==== Raw data ====

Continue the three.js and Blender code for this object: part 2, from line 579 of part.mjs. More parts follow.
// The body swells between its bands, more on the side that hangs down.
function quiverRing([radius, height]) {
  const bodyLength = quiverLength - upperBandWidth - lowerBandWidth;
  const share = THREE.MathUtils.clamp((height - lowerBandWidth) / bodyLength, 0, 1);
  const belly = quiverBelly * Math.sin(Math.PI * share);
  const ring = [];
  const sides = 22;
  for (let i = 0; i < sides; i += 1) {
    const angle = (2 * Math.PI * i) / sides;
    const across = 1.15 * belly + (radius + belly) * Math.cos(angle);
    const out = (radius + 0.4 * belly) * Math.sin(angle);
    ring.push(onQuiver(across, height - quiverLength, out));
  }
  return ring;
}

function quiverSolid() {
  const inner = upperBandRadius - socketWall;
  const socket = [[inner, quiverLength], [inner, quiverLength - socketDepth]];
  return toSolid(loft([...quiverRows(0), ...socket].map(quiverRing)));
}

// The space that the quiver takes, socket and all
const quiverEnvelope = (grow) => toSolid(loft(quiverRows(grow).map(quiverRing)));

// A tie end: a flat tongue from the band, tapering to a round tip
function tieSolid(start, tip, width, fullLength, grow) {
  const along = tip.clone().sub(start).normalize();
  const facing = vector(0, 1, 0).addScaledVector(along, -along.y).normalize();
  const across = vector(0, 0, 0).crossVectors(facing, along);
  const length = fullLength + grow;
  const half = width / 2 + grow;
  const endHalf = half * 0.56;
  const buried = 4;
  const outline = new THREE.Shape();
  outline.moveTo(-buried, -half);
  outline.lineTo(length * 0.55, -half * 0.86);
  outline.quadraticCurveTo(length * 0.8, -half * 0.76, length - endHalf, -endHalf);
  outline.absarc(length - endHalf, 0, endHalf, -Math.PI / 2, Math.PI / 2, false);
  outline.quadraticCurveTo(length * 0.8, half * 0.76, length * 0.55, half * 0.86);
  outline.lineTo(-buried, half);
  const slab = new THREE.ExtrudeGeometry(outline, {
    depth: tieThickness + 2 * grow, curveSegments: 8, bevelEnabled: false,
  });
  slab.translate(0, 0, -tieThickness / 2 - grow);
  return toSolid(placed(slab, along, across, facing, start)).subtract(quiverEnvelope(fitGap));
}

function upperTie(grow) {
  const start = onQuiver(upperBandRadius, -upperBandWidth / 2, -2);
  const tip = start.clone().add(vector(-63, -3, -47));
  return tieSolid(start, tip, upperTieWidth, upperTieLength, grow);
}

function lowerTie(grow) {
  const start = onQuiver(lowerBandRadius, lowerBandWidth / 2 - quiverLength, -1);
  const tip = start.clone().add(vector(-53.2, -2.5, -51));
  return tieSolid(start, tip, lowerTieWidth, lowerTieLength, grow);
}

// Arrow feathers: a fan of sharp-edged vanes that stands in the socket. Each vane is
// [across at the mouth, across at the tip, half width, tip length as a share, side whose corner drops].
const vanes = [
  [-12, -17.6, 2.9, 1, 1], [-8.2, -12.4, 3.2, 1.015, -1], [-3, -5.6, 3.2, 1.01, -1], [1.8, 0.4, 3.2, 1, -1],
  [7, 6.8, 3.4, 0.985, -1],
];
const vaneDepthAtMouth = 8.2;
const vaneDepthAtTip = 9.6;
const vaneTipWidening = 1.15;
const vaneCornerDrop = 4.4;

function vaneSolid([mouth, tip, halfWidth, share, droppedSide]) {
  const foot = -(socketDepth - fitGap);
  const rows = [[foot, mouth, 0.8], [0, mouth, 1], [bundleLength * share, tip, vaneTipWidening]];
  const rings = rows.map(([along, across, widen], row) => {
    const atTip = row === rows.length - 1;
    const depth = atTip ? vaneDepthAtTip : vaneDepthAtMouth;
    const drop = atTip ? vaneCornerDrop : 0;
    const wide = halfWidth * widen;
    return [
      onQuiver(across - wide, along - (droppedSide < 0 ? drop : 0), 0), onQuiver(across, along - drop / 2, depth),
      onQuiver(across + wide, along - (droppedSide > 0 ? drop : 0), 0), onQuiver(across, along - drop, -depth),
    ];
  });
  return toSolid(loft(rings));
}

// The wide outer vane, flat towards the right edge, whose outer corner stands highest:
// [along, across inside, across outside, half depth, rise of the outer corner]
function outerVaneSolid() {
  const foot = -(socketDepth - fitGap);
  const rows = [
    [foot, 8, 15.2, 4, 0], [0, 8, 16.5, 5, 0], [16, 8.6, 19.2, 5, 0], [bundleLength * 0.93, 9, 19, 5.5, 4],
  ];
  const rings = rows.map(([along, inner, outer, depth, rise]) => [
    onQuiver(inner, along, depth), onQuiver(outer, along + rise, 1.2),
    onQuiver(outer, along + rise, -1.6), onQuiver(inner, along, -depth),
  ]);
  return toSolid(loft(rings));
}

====

▸ What is needed: Copy each line in the data that holds the word "from".

▸ Answer to this task:
Continue the three.js and Blender code for this object: part 2, from line 579 of part.mjs. More parts follow.
// A tie end: a flat tongue from the band, tapering to a round tip